A much better example of success in both a pre- and post-Olympic career, the Dragon has few equals, as this 1928 design can claim popular support from sailing nations right around the world. After being added into the Games for the first post-war event at Torquay in 1948, the Dragon would go on to make no less than seven appearances at the Olympics until after the 1972 Regatta at Kiel the class was finally dropped.

Yet little more than a year later, the Dragon would get an incredible post-Olympics shot in the arm as master Dragon builder Borge Børresen produced the first GRP boats. The class had decided to replace the traditional wooden spars with metal ones just a few years earlier and together these two changes helped spur a whole new level of interest in racing the boat. More recently, lighter and modern keelboats would be developed, with the best of popular on the International circuit, yet the Dragon would still progress to create a post-Games niche capable of attracting the best in top class sailing talent to the top events.

For many years the Dragon carried a reputation as a 'boat for old men' but the modern fleet of today is rich in top class yachting talent of all ages

There are of course other ways of turning the disappointment of being dropped from the Games into a new form of success, with one interesting route charted by the venerable Star, the only class to match the Finn for a longevity that is truly Olympian. With a design that is now more than 100 years old, the popularity of the Star was tempered by the level of technical difficulty involved in creating anything of an advantage in performance, plus the sheer physicality of the boat.

As small boat racing enjoyed the start of the boom period of the early 1960s, there was a strong feeling that a better, more modern performance two-man one-design keelboat could be developed, with the result being Ian Proctor's very rapid Tempest. In 1972, the new boat appeared at the Olympics for the first time, where it also looked to be in place for a lengthy run. Unlike the Star, with its anachronistic rig, the Tempest followed a very dinghy-like set up above deck with a balanced main and genoa, plus a large spinnaker, all kept in balance by a trapeze crew.

Given the complaints that abound today that anyone bigger than the average jump jockey size no longer has a place in the Olympics, the Tempest liked a big weight out on the wire, with 'big' starting at the upper end of a Flying Dutchman/5o5 sized crew.

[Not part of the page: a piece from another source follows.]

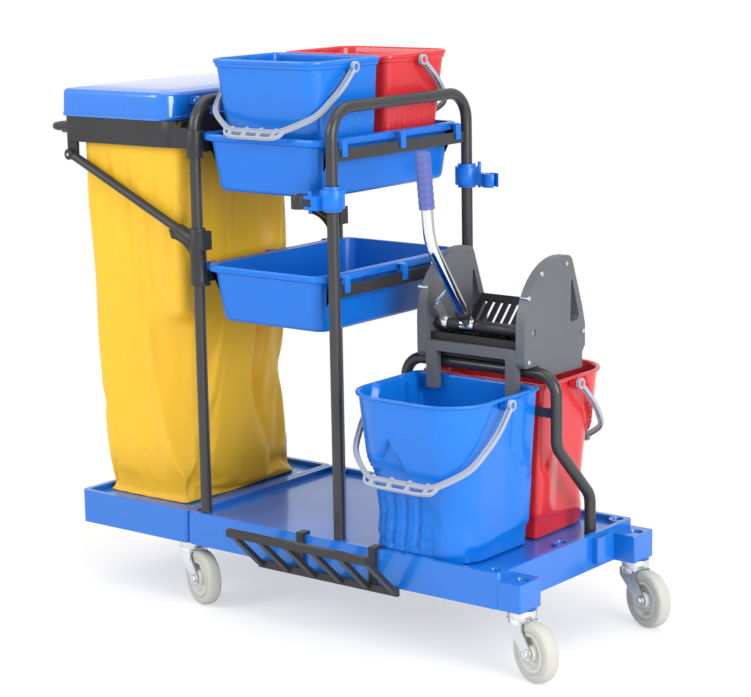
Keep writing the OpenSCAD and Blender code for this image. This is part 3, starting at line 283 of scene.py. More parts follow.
tray_blue = plastic("tray_blue", (0.003, 0.130, 0.54), 0.28)
tray_wall = 0.003
tray_depth = 0.101
tray_taper = (0.006, 0.013)
tray_overhang = 0.018
rim_band = 0.012
bar_drop = 0.026
frame_gap = 0.0115
for tray in ["upper_tray", "lower_tray"]:
    low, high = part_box(tray)
    x0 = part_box("bag_side_frame")[0].x + 0.010 + frame_gap
    x1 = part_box("bucket_side_frame")[1].x - 0.010 - frame_gap
    y0, y1, top = low.y, high.y, high.z
    floor = top - tray_depth
    wide = (x0 + tray_overhang, x1 - tray_overhang, y0 + 0.005, y1 - 0.005, 0.024, 0.024)
    narrow = (x0 + tray_overhang + tray_taper[0], x1 - tray_overhang - tray_taper[0],
              y0 + 0.005 + tray_taper[1],
              y1 - 0.005 - tray_taper[1], 0.026, 0.026)
    rim = outline(x0, x1, y0, y1, 0.034, 0.034)
    rings = []
    for drop, inset in [(0.0, 0.016), (0.0, 0.009), (0.0012, 0.0045), (0.0045, 0.0012), (0.010, 0.0)]:
        level = outline(*blend_sizes(narrow, wide, drop / (tray_depth - rim_band)))
        rings.append(raised(level, floor + drop, -inset))
    for t in [0.3, 0.55, 0.8, 0.97]:
        level = outline(*blend_sizes(narrow, wide, t))
        rings.append(raised(level, floor + t * (tray_depth - rim_band)))
    for drop, inset in [(rim_band + 0.001, 0.004), (rim_band, 0.0012), (rim_band - 0.0012, 0.0),
                        (0.0035, 0.0), (0.001, 0.0009), (0.0, 0.003)]:
        rings.append(raised(rim, top - drop, -inset))
    for t, inset in [(1.13, 0.0005), (1.115, 0.0), (0.7, 0.0), (0.4, 0.0), (0.12, 0.0), (0.06, 0.0015),
                     (0.038, 0.006), (0.034, 0.014)]:
        level = outline(*blend_sizes(narrow, wide, min(t, 1.12)))
        rings.append(raised(level, floor + min(t * (tray_depth - rim_band), tray_depth - 0.001),
                            -inset - tray_wall))
    bm = bmesh.new()
    loft(bm, rings)
    for side, bar_x, edge_x in [(-1, x0 - frame_gap, x0), (1, x1 + frame_gap, x1)]:
        bar_z = top - bar_drop
        for y in [(y0 + y1) / 2 - 0.160, (y0 + y1) / 2, (y0 + y1) / 2 + 0.160]:
            # Hook: a strip that arches over the flat bar and comes down outside it
            arch = [(edge_x - side * 0.002, top - 0.0025)]
            arch += [(bar_x + side * 0.0037 * math.sin(a) if a > 0 else bar_x - side * 0.0035,
                      top - 0.0015 - 0.004 * (1 - math.cos(a))) for a in [0, 0.6, 1.1, 1.5]]
            arch.append((bar_x + side * 0.0038, bar_z - 0.003))
            rings = []
            for k, (x, z) in enumerate(arch):
                here, there = arch[max(k - 1, 0)], arch[min(k + 1, len(arch) - 1)]
                way = Vector((there[0] - here[0], 0, there[1] - here[1])).normalized()
                across = Vector((-way.z, 0, way.x)) * 0.0014
                centre = Vector((x, y, z))
                rings.append([centre + across * s + Vector((0, w, 0))
                              for s, w in [(1, -0.007), (1, 0.007), (-1, 0.007), (-1, -0.007)]])
            loft(bm, rings)
            block(bm, (bar_x - 0.0018, y - 0.0068, bar_z + 0.0105),
                  (bar_x + 0.0018, y + 0.0068, top - 0.003))
        # Gussets: thin webs from the rim's ends down the tapered wall
        for y in [y0 + 0.026, y1 - 0.026]:
            web = bmesh.ops.create_grid(bm, x_segments=1, y_segments=1, size=0.5)["verts"]
            web.sort(key=lambda v: (v.co.x, v.co.y))
            wall_x = edge_x - side * tray_overhang
            corners = [(edge_x - side * 0.001, top - rim_band), (wall_x - side * 0.0035, top - 0.052),
                       (wall_x - side * 0.001, top - rim_band), (wall_x - side * 0.005, top - 0.050)]
            for v, (x, z) in zip(web, corners):
                v.co = (x, y, z)
            faces = list(dict.fromkeys(f for v in web for f in v.link_faces))
            bmesh.ops.solidify(bm, geom=faces, thickness=0.003)
    piece(tray + "_tub", bm, tray, tray_blue, [tray], 0.0006)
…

However, once powered up, the Tempest flew and though the TV coverage was still poor/non-existent at the time, reports speak of the Tempest fleet in breeze making for a spectacular sight.

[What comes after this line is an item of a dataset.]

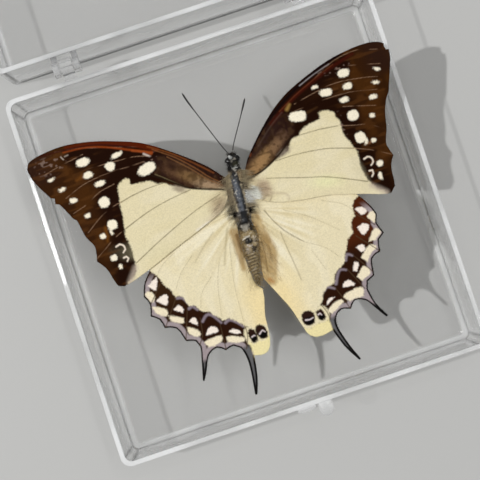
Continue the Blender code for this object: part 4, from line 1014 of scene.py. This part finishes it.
def paintHindwing(side):
    marks = hindwingMarks[side]

    def paint(p, outline):
        margin = -regionDistance(p, outline)
        art = Painting(p, marks["borderTone"], 15 if side == "left" else 16)
        art.lay(marks["topTone"], 0.9 * fade(-17, -12, p[:, 1]))
        # outer line, lilac-grey edging, then the pale blocks and triangles between the veins
        border = fade(-4, -7, p[:, 1])
        art.lay("#a79a9c", 0.9 * border * fade(0.25, 0.45, margin) * fade(1.7, 1.2, margin))
        for block in marks["blocks"]:
            art.shape("#efe2c4", block, soft=0.25, rough=0.8)
        for triangle in marks["triangles"]:
            art.shape("#f6e9dc", triangle, soft=0.2, rough=0.8)
        for arc in marks["arcs"]:
            art.line("#8f828a", arc, 0.75, 0.55, soft=0.25, strength=0.85)
        for x, y, width, height, tilt in marks["eyespots"]:
            art.spot("#e5d9b5", x, y, width + 2.2, height + 1.6, tilt, soft=0.3)
        art.shape("#ecdfa8", marks["lobe"], soft=0.35)
        # a black line round the margin, but not round the yellow lobe
        outer = fade(9.0, 9.6, np.abs(p[:, 0] - (0.0 if side == "left" else 3.0)))
        art.lay("#15100e", fade(0.42, 0.28, margin + art.grain * 0.2) * border * outer)
        # tails: black with a slate centre
        tail = fade(-29.5, -31, p[:, 1]) * outer
        art.lay("#131110", tail)
        art.lay("#6d6c6d", tail * 0.8 * fade(0.45, 0.6, margin))
        for route in marks["borderVeins"]:
            art.line("#4b3a28", route, 0.28, 0.2, strength=0.8, ridge=0.07)
        # the cream field
        art.shape("#e5d9b5", marks["inside"], soft=0.22, rough=1.2, smooth=False)
        inside = fade(0.3, -0.3, regionDistance(p, marks["inside"]))
        art.lay("#ece2c4", 0.5 * inside * fade(0.4, 0.8, mottle(p * np.array((1, 0.4)), 2.0, 41)))
        art.lay("#efd9a0", 0.8 * inside * fade(11, 3, np.abs(p[:, 0])) * fade(-8, -20, p[:, 1]))
        # painted shade and light of the folds between the veins: darker and paler streaks that run from the
        # root
        reach = np.hypot(p[:, 0], p[:, 1] - 4)
        turn = np.degrees(np.arctan2(p[:, 0], 4 - p[:, 1]))
        pleatShading = mottle(np.column_stack((turn / 3.2, reach / 16)), 1.0, 43)
        art.lay("#c9b684", 0.45 * inside * fade(0.55, 0.9, pleatShading) * fade(26, 8, reach))
        art.lay("#f6efd8", 0.5 * inside * fade(0.45, 0.1, pleatShading) * fade(30, 10, reach))
        art.shape("#b0925f", marks["fold"], soft=0.7, strength=0.85)
        inFold = fade(0.6, -0.6, regionDistance(p, marks["fold"]))
        art.lay("#8f6f3e", 0.5 * inFold * fade(0.5, 0.85, mottle(p * np.array((1, 0.25)), 0.8, 44)))
        art.lay("#d8c292", 0.5 * inFold * fade(0.45, 0.15, mottle(p * np.array((1, 0.25)), 0.9, 45)))
        for stroke in marks["strokes"]:
            art.line(*stroke)
        for route in marks["veins"]:
            art.line("#8f8260", route, 0.13, 0.1, strength=0.55, ridge=0.06)
        # two eyespots: brown above, black below, a pale line between
        for x, y, width, height, tilt in marks["eyespots"]:
            art.spot("#2a1812", x, y, width, height, tilt, soft=0.2)
            art.spot("#0a0808", x + 0.1, y - height * 0.2, width * 0.75, height * 0.5, tilt, soft=0.25)
        for glint in marks["glints"]:
            art.line("#cfc2c2", glint, 0.42, 0.3, soft=0.12)
        art.relief += 0.14 * (mottle(p, 5.0, 51) - 0.5) + 0.03 * (mottle(p, 1.3, 52) - 0.5)
        return art
    return paint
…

Despite an early exit from the Olympic stage after only two regattas, the Tempest was a classic in terms of a performance keelboat and has maintained its popularity – in Europe

A delightful boat to sail both upwind and down, and a real experience when sailed in big breezes, the success of the Tempest would end up counting for nought in the ISAF Committee Rooms, where the Star would mount a successful rear-guard action that saw it brought back at the expense of the Tempest for the 1980 Regatta at Talinn (when, in a bizarre move, many of the supporters of the class ended up boycotting the event anyway). Another eight Olympic appearances would come before the Star was finally retired after Weymouth in 2012, but this was far from the end of the story for this amazing boat.

With the very deep pockets of some key backers, who could also help generate a level of sponsorship most other classes can only dream off, the the Star Sailors League (SSL) has shown the ability to bring top sailors into the boat for the well-funded, high profile events, though the jury is still out on the ability of the class to turn this success into a more established, broad base of support.

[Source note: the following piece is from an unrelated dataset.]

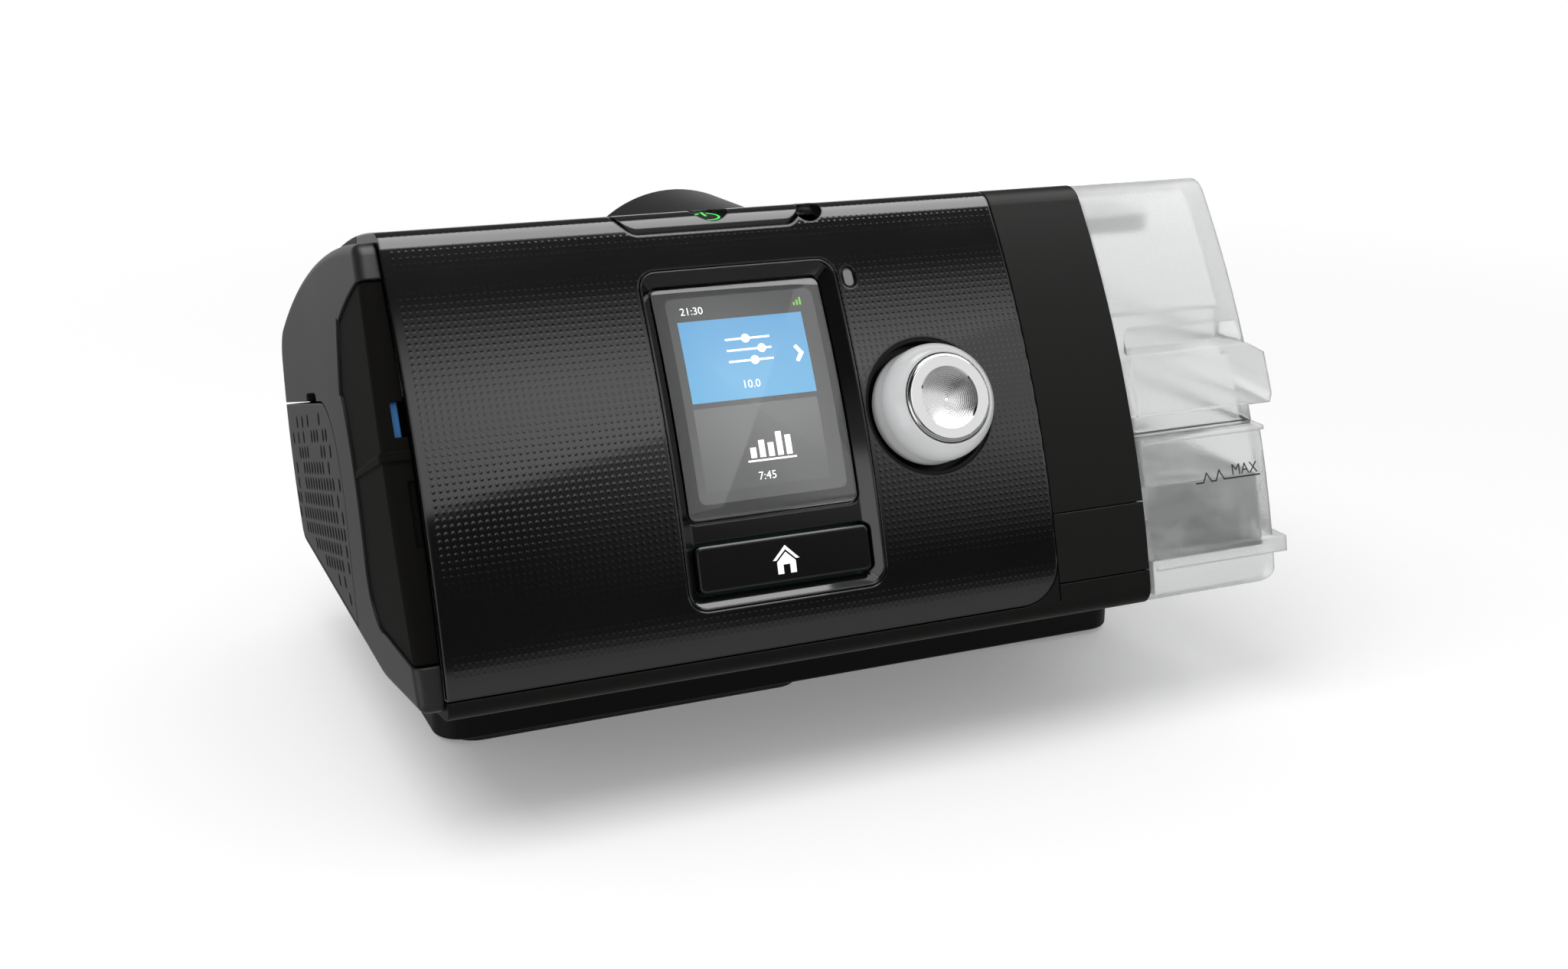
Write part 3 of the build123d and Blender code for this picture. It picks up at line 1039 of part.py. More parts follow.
LID_Z0 = RIM_Z + SEAL_T
with BuildPart() as tub_lid:
    with BuildSketch(Plane.YZ.offset(BLOCK_X0)):
        add(bay_section(BLOCK_GAP))
    extrude(amount=TUB_X0 - BLOCK_X0)
    with BuildSketch(Plane.YZ.offset(TUB_X0)):
        add(skin_section(0.2, None, above(WAIST_Z1)))
    extrude(amount=TUB_X1 - TUB_X0)
    with BuildSketch(Plane.YZ.offset(TUB_X0)):
        add(skin_section(0.2 + WAIST_IN, None, above(LID_Z0 - 5, WAIST_Z1)))
    extrude(amount=TUB_X1 - WAIST_IN - TUB_X0)
    # grip band
    with BuildSketch(Plane.YZ.offset(TUB_X0 + 1.6)):
        add(skin_section(-GRIP_OUT, None, above(WAIST_Z1, GRIP_Z1)))
    extrude(amount=GRIP_X1 - TUB_X0 - 1.6)
    with BuildSketch(Plane.XZ.offset(-100)):
        with BuildLine():
            Polyline((TUB_X1, GRIP_Z1 + 0.1), (GRIP_X1, GRIP_Z1 + 0.1), (GRIP_X1, GRIP_Z1 - 2.2), close=True)
        make_face()
        with BuildLine():
            Polyline((GRIP_X1 - 0.9, WAIST_Z1), (GRIP_X1, WAIST_Z1), (GRIP_X1, WAIST_Z1 + 1.8), close=True)
        make_face()
    extrude(amount=200, mode=Mode.SUBTRACT)
    # air space
    with BuildSketch(Plane.YZ.offset(BLOCK_X0 + TUB_WALL)):
        add(bay_section(BLOCK_GAP + TUB_WALL))
    extrude(amount=TUB_MID_X - BLOCK_X0 - TUB_WALL, mode=Mode.SUBTRACT)
    with BuildSketch(Plane.YZ.offset(TUB_MID_X)):
        add(skin_section(TUB_WALL + 0.2 + WAIST_IN, None, above(LID_Z0 - 20)))
    extrude(amount=TUB_X1 - TUB_WALL - WAIST_IN - TUB_MID_X, mode=Mode.SUBTRACT)
    with Locations((30, 0, LID_Z0)):
        Box(200, 200, 100, align=(Align.CENTER, Align.CENTER, Align.MAX), mode=Mode.SUBTRACT)
    # finger scoop over the grip band, backed by a thicker wall
    with BuildSketch(Plane.YZ.offset(TUB_X0)):
        add(skin_section(0.2, SCOOP_IN + 2.4, [(-120, GRIP_Z1 - 3), (-40, GRIP_Z1 - 3), (-40, SCOOP_Z1 + 2.2),
                                               (-120, SCOOP_Z1 + 2.2)]))
    extrude(amount=TUB_X1 - TUB_X0)
    scoop_y = face_yz(27.0)[0]
    with BuildSketch(Plane.XY.offset(GRIP_Z1)):
        with BuildLine():
            Polyline((TUB_X0 + 1.8, scoop_y - 6), (TUB_X1 - 1.0, scoop_y - 6), (TUB_X1 - 1.0, scoop_y + 0.5),
                     (TUB_X1 - 3.2, scoop_y + SCOOP_IN + 0.4), (TUB_X0 + 5.2, scoop_y + SCOOP_IN + 0.4),
                     (TUB_X0 + 1.8, scoop_y + 0.5), close=True)
        make_face()
    extrude(amount=SCOOP_Z1 - GRIP_Z1, mode=Mode.SUBTRACT)
    # air ports
    with BuildSketch(Plane.YZ.offset(BLOCK_X0)):
        with Locations((INLET_Y, PORT_Z)):
            Circle(PORT_R)
    extrude(amount=TUB_WALL, mode=Mode.SUBTRACT)
    with BuildSketch(Plane.XZ.offset(-block_y1)):
        with Locations((OUT_X, OUT_Z)):
            Circle(OUT_BORE)
    extrude(amount=TUB_WALL, mode=Mode.SUBTRACT)
tub_lid.part.label = "tub_lid"
export_step(tub_lid.part, "parts/tub_lid.step")

# ---- blower: volute in two halves, impeller on top of its motor ----
def volute(z0, z1, wall_in):
    """Closed snail shape between two heights, shrunk by a wall, with its outlet stub towards the bay."""
    with BuildPart() as snail:
        with BuildSketch(Plane.XY.offset(z0 + wall_in)):
            with Locations((BLOWER_X, BLOWER_Y)):
                Circle(BLOWER_R - wall_in)
        extrude(amount=z1 - z0 - 2 * wall_in)
        with BuildSketch(Plane.YZ.offset(BLOWER_X)):
            with Locations((INLET_Y, PORT_Z)):
                Circle(PORT_R + BLOWER_WALL - wall_in)
        extrude(amount=-BLOWER_X + BAY_X0 - BAY_WALL - 5.0 + wall_in)
    return snail.part


def blower_half(low, high):
    """Half of the volute shell between two heights."""
    with BuildPart() as half:
        add(volute(BLOWER_Z0, BLOWER_Z1, 0))
        add(volute(BLOWER_Z0, BLOWER_Z1, BLOWER_WALL), mode=Mode.SUBTRACT)
        with Locations((BLOWER_X, BLOWER_Y, low)):
            Box(200, 200, high - low, align=(Align.CENTER, Align.CENTER, Align.MIN), mode=Mode.INTERSECT)
    return half.part


with BuildPart() as blower_lower:
    add(blower_half(BLOWER_Z0, PORT_Z))
    with Locations((BLOWER_X, BLOWER_Y, BLOWER_Z0)):
        Cylinder(5.0, 4, mode=Mode.SUBTRACT)
blower_lower.part.label = "blower_lower"
export_step(blower_lower.part, "parts/blower_lower.step")

with BuildPart() as blower_upper:
    add(blower_half(PORT_Z, BLOWER_Z1))
    with Locations((BLOWER_X, BLOWER_Y, BLOWER_Z1)):
        Cylinder(10.0, 4, mode=Mode.SUBTRACT)
blower_upper.part.label = "blower_upper"
export_step(blower_upper.part, "parts/blower_upper.step")

with BuildPart() as motor_stator:
    with Locations((BLOWER_X, BLOWER_Y, MOTOR_Z0)):
        Cylinder(MOTOR_R, BLOWER_Z0 - MOTOR_Z0, align=(Align.CENTER, Align.CENTER, Align.MIN))
    with Locations((BLOWER_X, BLOWER_Y, MOTOR_Z0 + 4.0)):
        Cylinder(ROTOR_R + 0.6, 40, align=(Align.CENTER, Align.CENTER, Align.MIN), mode=Mode.SUBTRACT)
    with Locations((BLOWER_X, BLOWER_Y, MOTOR_Z0 + 1.5)):
        Cylinder(4.0, 4, align=(Align.CENTER, Align.CENTER, Align.MIN), mode=Mode.SUBTRACT)
motor_stator.part.label = "motor_stator"
export_step(motor_stator.part, "parts/motor_stator.step")

with BuildPart() as motor_bearings:
    with BuildSketch(Plane.XY.offset(MOTOR_Z0 + 1.5)):
        with Locations((BLOWER_X, BLOWER_Y)):
            Circle(4.0)
            Circle(AXLE_R + 0.05, mode=Mode.SUBTRACT)
    extrude(amount=2.5)
    with BuildSketch(Plane.XY.offset(BLOWER_Z0 - 2.5)):
        with Locations((BLOWER_X, BLOWER_Y)):
            Circle(ROTOR_R + 0.6)
            Circle(AXLE_R + 0.05, mode=Mode.SUBTRACT)
    extrude(amount=2.5)
motor_bearings.part.label = "motor_bearings"
export_step(motor_bearings.part, "parts/motor_bearings.step")

with BuildPart() as motor_rotor:
    with Locations((BLOWER_X, BLOWER_Y, MOTOR_Z0 + 5.0)):
        Cylinder(ROTOR_R, BLOWER_Z0 - MOTOR_Z0 - 8.5, align=(Align.CENTER, Align.CENTER, Align.MIN))
    with Locations((BLOWER_X, BLOWER_Y, MOTOR_Z0 + 2.0)):
        Cylinder(AXLE_R, 36, align=(Align.CENTER, Align.CENTER, Align.MIN))
motor_rotor.part.label = "motor_rotor"
export_step(motor_rotor.part, "parts/motor_rotor.step")

with BuildPart() as impeller:
    with Locations((BLOWER_X, BLOWER_Y, BLOWER_Z0 + 3.0)):
        Cylinder(IMPELLER_R, 1.5, align=(Align.CENTER, Align.CENTER, Align.MIN))
        Cylinder(4.0, 12.0, align=(Align.CENTER, Align.CENTER, Align.MIN))
    with BuildSketch(Plane.XY.offset(BLOWER_Z0 + 3.0)):
        with Locations((BLOWER_X, BLOWER_Y)):
            with PolarLocations(11.0, 11):
                Rectangle(16.0, 1.2, rotation=28)
    extrude(amount=12.0)
    with Locations((BLOWER_X, BLOWER_Y, BLOWER_Z0)):
        Cylinder(AXLE_R, 30, align=(Align.CENTER, Align.CENTER, Align.MIN), mode=Mode.SUBTRACT)
impeller.part.label = "impeller"
export_step(impeller.part, "parts/impeller.step")

with BuildPart() as blower_mounts:
    with BuildSketch(Plane.XY.offset(UNDER_Z + WALL)):
        with Locations((BLOWER_X, BLOWER_Y)):
            with PolarLocations(19.5, 3, start_angle=90):
                Circle(3.0)
    extrude(amount=BLOWER_Z0 - UNDER_Z - WALL)
blower_mounts.part.label = "blower_mounts"
export_step(blower_mounts.part, "parts/blower_mounts.step")

with BuildPart() as tub_inlet_duct:
    with BuildSketch(Plane.YZ.offset(BAY_X0 - BAY_WALL - 5.0)):
        with Locations((INLET_Y, PORT_Z)):
            Circle(PORT_R + BLOWER_WALL)
            Circle(PORT_R, mode=Mode.SUBTRACT)
    extrude(amount=5.0)
tub_inlet_duct.part.label = "tub_inlet_duct"
export_step(tub_inlet_duct.part, "parts/tub_inlet_duct.step")

# ---- electronics: main board on edge, its larger parts, and the flow sensor on the blower ----
with BuildPart() as main_board:
    with BuildSketch(Plane.XZ.offset(38.0)):
        with Locations((-66, 57.4)):
            Rectangle(52, 67.4)
        with Locations((-66, 57.4)):
            with GridLocations(44, 56, 2, 2):
                Circle(1.6, mode=Mode.SUBTRACT)
    extrude(amount=BOARD_T)
main_board.part.label = "main_board"
export_step(main_board.part, "parts/main_board.step")

with BuildPart() as board_parts:
    with BuildSketch(Plane.XZ.offset(38.0)):
        with Locations((-76, 66)):
            Rectangle(12, 12)
        with Locations((-58, 72)):
            Rectangle(10, 8)
        with Locations((-52, 50)):
            Rectangle(8, 12)
    extrude(amount=-1.6)
    with BuildSketch(Plane.XZ.offset(38.0)):
        with Locations((-80, 40), (-70, 40)):
            Circle(4.0)
        with Locations((-56, 34)):
            Rectangle(16, 6)
    extrude(amount=-8.0)
board_parts.part.label = "board_parts"
export_step(board_parts.part, "parts/board_parts.step")

with BuildPart() as flow_sensor:
    with Locations((BLOWER_X + 14, BLOWER_Y - 10, BLOWER_Z1)):
        Box(9, 7, 4, align=(Align.CENTER, Align.CENTER, Align.MIN))
flow_sensor.part.label = "flow_sensor"
export_step(flow_sensor.part, "parts/flow_sensor.step")
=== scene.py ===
import bpy
import bmesh
from math import cos, pi, radians, sin, sqrt
from mathutils import Matrix, Vector


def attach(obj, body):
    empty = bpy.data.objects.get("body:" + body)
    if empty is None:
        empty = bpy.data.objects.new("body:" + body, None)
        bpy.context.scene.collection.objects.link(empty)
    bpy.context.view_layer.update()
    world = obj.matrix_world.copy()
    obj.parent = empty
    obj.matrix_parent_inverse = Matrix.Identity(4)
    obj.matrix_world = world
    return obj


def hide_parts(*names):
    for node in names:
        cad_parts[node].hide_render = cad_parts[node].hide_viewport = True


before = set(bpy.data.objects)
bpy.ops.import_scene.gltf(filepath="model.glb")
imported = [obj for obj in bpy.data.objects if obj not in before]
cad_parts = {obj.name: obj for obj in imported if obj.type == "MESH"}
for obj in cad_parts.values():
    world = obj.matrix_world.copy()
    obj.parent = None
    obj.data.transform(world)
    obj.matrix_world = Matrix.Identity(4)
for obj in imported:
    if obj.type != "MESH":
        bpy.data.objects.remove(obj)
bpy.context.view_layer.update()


# ---- stand, feet and lower housing ----
# The machine stands on a hollow block of black ABS, screwed up into the tray that forms the underside.
# Both are injection moulded with a fine spark-eroded grain; the feet are strips of soft rubber.
def new_material(name):
    material = bpy.data.materials.new(name)
    material.use_nodes = True
    return material, material.node_tree, material.node_tree.nodes["Principled BSDF"]


def finish_nodes(material, *names):
    for name in names:
        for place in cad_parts[name].material_slots:
            place.material = material


def add_node(tree, kind, **settings):
    node = tree.nodes.new(kind)
    for key, value in settings.items():
        setattr(node, key, value)
    return node


def calc(tree, operation, first, second=None, third=None, clamp=False):
    node = add_node(tree, "ShaderNodeMath", operation=operation, use_clamp=clamp)
    for spot, value in enumerate((first, second, third)):
        if isinstance(value, (int, float)):
            node.inputs[spot].default_value = value
        elif value is not None:
            tree.links.new(value, node.inputs[spot])
    return node.outputs[0]


def product(tree, first, *others):
    for other in others:
        first = calc(tree, "MULTIPLY", first, other)
    return first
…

With big money prizes up for grabs, the Star Sailors League can pull in the very best sailors from across the various genres. However, the jury is still out on broadening out this interest to a grass roots popularity.

However it is achieved, post-Olympic success is still... success, which in the world of small boat sailing today makes the continued existence of so many classes that had been cast-off as rejects even more notable. Even classes like the Yngling and Tempest, which could rightly claim to have never been given the right backing from above to enjoy a lengthy spell of Olympic glory can still point to 40+ boat fleets at their major regattas. Of course, the supporters of the successors to these boats may well point to the older boats hanging around like this as one of the barriers to the further acceptance of the new classes, yet all too often, the new can be found wanting in a comparison with those older rejects from the Olympics.

All the evidence therefore points to life outside of the Olympic family as being very much what the class makes it. With the superb class organisation that underpins the Finn and in particular, with its top of the class communications strategy, there is nothing to suggest that life for the boat will suffer a major down turn in its global popularity.

All the work that has been done over the past year that focused on the plight of the larger, more physical sailor has merely highlighted the need in the dinghy world for a truly international singlehander for the bigger sailor. Moreover, given the way in which the Olympic Regatta seems to be heading, there is also a valid and strong viewpoint that if this is the World Sailing way of doing things, then the Finn really is better off out of it!

Despite being told to kindly leave the stage, there is one fact that cannot be denied. If you sail a Finn, you'll never be a 'billy no-mates', for the superb organisation, excellent communications strategy and existing spread of the class!

If that be the case, then some of the more recent comments have more than a hint of "the lady doth protest too much methinks", but in keeping with the theatrical analogy, maybe it really is time for the Finn to say farewell to the Olympics, but at the same time look to take on the lead role on the world stage of real dinghy sailing.